Here’s one thing that gives me pause, though: This guy’s first love is clearly boxing. He grew up in Cameroon idolizing Mike Tyson and his MMA style is almost solely reliant on his stand-up game. He transitioned to MMA early on only because his coaches told him he’d have an easier time breaking into the sport as a complete unknown.
I can’t help but worry a little that Ngannou’s love of boxing will ultimately win the day. Will he really have the desire to do the work necessary to close the holes in his MMA game? Or at some point will he decide he had it right in the first place: that this wrestling stuff is for the birds and he wants to make a go of it in the sweet science?
With Dana White talking about getting into boxing promotion, the opportunity may soon be there for Ngannou to chase his original dream. After a loss like the one he had against Miocic, I wonder if that’s going to start sounding pretty attractive to one of the hardest punchers on the planet.
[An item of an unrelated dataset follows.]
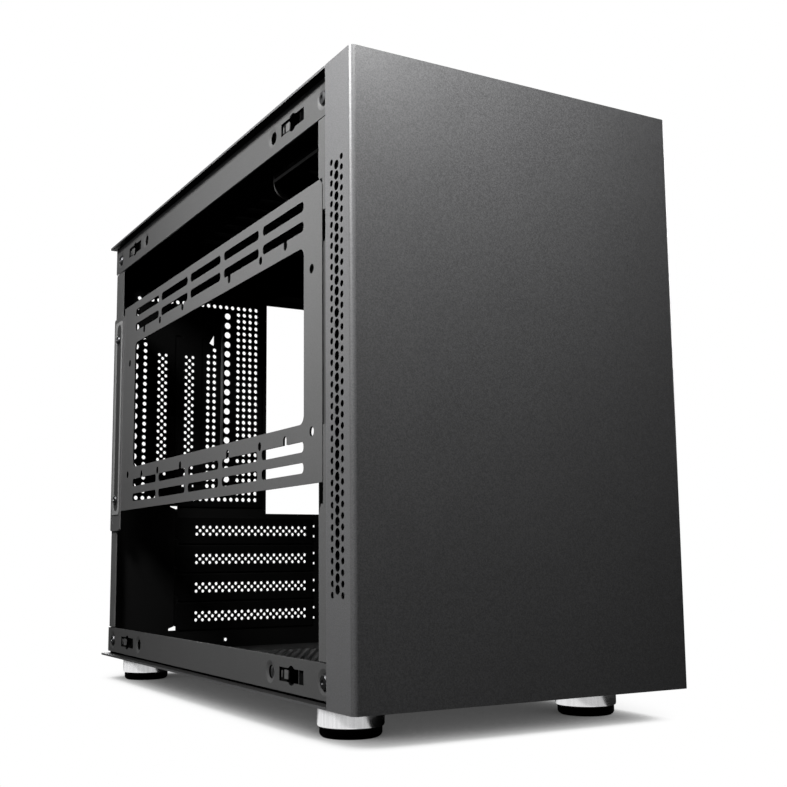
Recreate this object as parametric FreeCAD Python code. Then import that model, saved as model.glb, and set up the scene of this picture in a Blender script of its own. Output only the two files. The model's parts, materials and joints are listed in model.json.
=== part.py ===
import FreeCAD
import Part

import math
import os

from FreeCAD import Vector

# Compact tower computer case of folded sheet steel, open on its left side.
# It is drawn in case coordinates: x from the left edge of the front panel, y from the front
# face towards the back, z from the underside of the bottom sheet. All lengths are in mm.
# On export it is moved, so that the origin is the middle of the rectangle that it stands on,
# with the front facing -Y and the open side facing -X.

# Outer sizes
WIDTH = 183.0
HEIGHT = 286.0
DEPTH = 370.0
SKIN = 1.2
SHEET = 1.0
CLEAR = 0.3
LIP = 4.5

# Front panel
FLANGE_DEPTH = 25.0
FOLD_RADIUS = 2.5
VENT_PITCH = 4.74
VENT_MARGIN = 47.0
VENT_COLUMN_GAP = 4.8
VENT_MIDDLE_Y = 13.8
VENT_SMALL = 2.5
VENT_LARGE = 3.5
VENT_SIDES = 4
ROUND_SIDES = 6
KEY_SIDES = 12

# Snap sockets and studs
SOCKET_LENGTH = 26.3
SOCKET_HEIGHT = 6.4
SOCKET_EYE = 9.0
CLIP_LENGTH = 30.0
CLIP_HEIGHT = 12.0
CLIP_DEPTH = 5.6
CLIP_FLOOR = 1.0
CLIP_POCKET = 13.0
STUD_HEAD = 6.0
STUD_NECK = 4.0
STUD_BASE = 8.0
STUD_HEAD_LENGTH = 3.0
STUD_TRAVEL_GAP = 0.4
FRONT_CLIP_X = 14.0
FRONT_CLIP_Z = 42.0

# Side rails
TOP_RAIL = 19.6
BOTTOM_RAIL = 18.5
RAIL_FLANGE = 5.5
RAIL_LINE = 10.4
RAIL_SCREW_INSET = 11.2
RAIL_CLIP_INSET = 44.6
RAIL_HOLE_INSET = 68.5
RAIL_HOLE = 6.4
SCREW_HEAD = 7.4
SCREW_SHANK = 3.0
RAIL_END_GAP = 1.0

# Front frame and its side posts
POST_WIDE = 15.8
POST_NARROW = 11.3
POST_NOTCH = 8.0
POST_LOWER_GAP = 9.6
POST_UPPER_LAP = 3.3
POST_RECESS_RISE = 25.7
POST_RECESS_DROP = 15.3
POST_GAP = 0.5
FRAME_WINDOW_X = 24.0
FRAME_WINDOW_LOW = 28.0
FRAME_WINDOW_DROP = 46.0
FRAME_BAR = 18.0
CORNER = 6.0

# Rear panel
REAR_SETBACK = 4.0
REAR_POST = 14.6
REAR_POST_LOWER = 10.5
REAR_JOGGLE_REACH = 21.0
REAR_JOGGLE_DROP = 11.3
REAR_JOGGLE_LAP = 6.3
JOGGLE_GROOVE = 0.4

# Motherboard and card slot geometry, measured from the tray
TRAY_ROOM = 12.8
STANDOFF_HEIGHT = 6.35
BOARD_THICK = 1.57
IO_DROP = 2.5
IO_WIDTH = 44.45
IO_HEIGHT = 158.75
IO_TOP_DROP = 29.75
SLOT_PITCH = 20.32
SLOT_DROP = 12.8
SLOT_CLEARANCE = 12.0
SLOT_SHELF_FROM_TRAY = 117.6
SLOT_WINDOW_START = 8.5
SLOT_WINDOW_LENGTH = 96.0
SLOT_WINDOW_WIDTH = 13.0
COVER_WIDTH = 18.4
COVER_THICK = 0.86
COVER_LENGTH = 116.0
COVER_TAIL = 6.0
TAIL_START = 106.8
TAIL_SLOT = 1.6
TAIL_SLOT_WIDTH = 9.2
SHELF_REACH = 11.5
SHELF_END = 1.8
TAB_SHIFT = 4.4
TAB_RELIEF_LONG = 5.4
TAB_RELIEF_HIGH = 2.8
DRAIN_HOLE_OFFSET = 36.7
DRAIN_HOLE_Z = 6.6
DRAIN_HOLE = 2.6

# Perforated plate beside the input and output opening
PLATE_RIGHT_GAP = 4.0
PLATE_LEFT = 12.5
PLATE_RISE = 4.5
PLATE_BORDER = 3.6
HOLE_LARGE_PITCH = 7.18
HOLE_LARGE = 4.8
LARGE_RISE = 13.3
LARGE_COLUMN_RIGHT = 32.0
LARGE_COLUMN_LEFT = 5.8
VERTICAL_COUNT = 2
VERTICAL_LAST_X = 62.1
VERTICAL_SHELF_DROP = 31.85
VERTICAL_PLATE_MARGIN = 9.5
VERTICAL_PLATE_GAP = 36.6
VERTICAL_PLATE_RISE = 7.2
VERTICAL_PLATE_DROP = 8.25
VERTICAL_PLATE_LAP = 1.6

# Fan bracket on the open side
BRACKET_TOP_DROP = 48.7
BRACKET_HEIGHT = 140.0
BRACKET_FRONT = 37.0
BRACKET_REAR_LAP = 5.0
FAN_SPAN_SMALL = 105.0
FAN_SPAN_LARGE = 124.5
FAN_SLOT = 5.0
FAN_SLOT_LENGTH = 48.4
FAN_SLOT_PITCH = 53.75
FAN_SLOT_COUNT = 5
FAN_SLOT_CORNER = 1.2
BRACKET_SHIFT = 3.1
WINDOW_INSET = 20.0
WINDOW_HEIGHT = 84.0
WINDOW_CORNER = 7.0
BRACKET_HOLE = 4.5
BRACKET_HOLE_INSET = 11.0
BRACKET_HOLE_DROP = 46.3
BRACKET_HOLE_RISE = 29.7
NOTCH_WIDTH = 1.6
NOTCH_DEPTH = 4.4
HOOK_REACH = 10.0
HOOK_LAP = 9.0
BRACKET_SCREW_INSET = 11.0
BRACKET_SCREW_RISE = 8.4
BRACKET_SCREW_DROP = 20.5

# Motherboard tray
TRAY_FRONT = 46.0
BOARD_TOP_DROP = 25.7
PORT_COLUMN_Y = 20.0
PORT_WIDE = 20.0
PORT_HIGH = 42.0
PORT_STEP = 56.0
PORT_TOP_DROP = 40.3
COOLER_REAR = 16.0
COOLER_LONG = 125.0
COOLER_HIGH = 96.0
COOLER_DROP = 14.3
LEAD_REAR = 66.0
LEAD_LONG = 50.0
LEAD_HIGH = 12.0
LEAD_GAP = 2.2
BOARD_REAR_GAP = 1.0
BOARD_HOLE_DEPTHS = (10.16, 165.1, 237.49)
BOARD_HOLE_TOP_REAR = 33.02
BOARD_HOLE_DROPS = (6.35, 163.83, 209.55)
PORT_COUNT = 3
STANDOFF_ACROSS = 6.0
STANDOFF_BORE = 2.5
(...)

Harris: There are plenty of great examples of fighters needing a loss in order to improve or optimize themselves. As you said, Miocic is such an example, taking great strides forward after losses to Stefan Struve and Junior dos Santos. He’s not the champ without those experiences.
As for what’s next, I can practically hear Miocic’s response. "Whatever." Give him a fair wage and tell him where to sign. Cain Velasquez? Daniel Cormier? Brock Lesnar? Whatever.
A rematch with Ngannou, someday, would make sense, too. Ngannou looked helpless in Miocic’s side control Saturday, so his need to get better should be obvious. It’s an open question as to whether he does it, or if he heads off in another direction, as Chad mentioned, but my Spidey sense says he does.
Miocic will lead by example, noting in his post-fight speech to Joe Rogan that he has "get back in the gym and get better." He’s not a physical marvel like Ngannou or others, so he knows he needs to stay sharp and get sharper. He’s 35 years old and can’t do this forever, but there’s no reason to think he won’t be here for some time to come. He is not and probably never will be the UFC’s glamor boy, but he’s the heavyweight GOAT now, and that’s more than enough.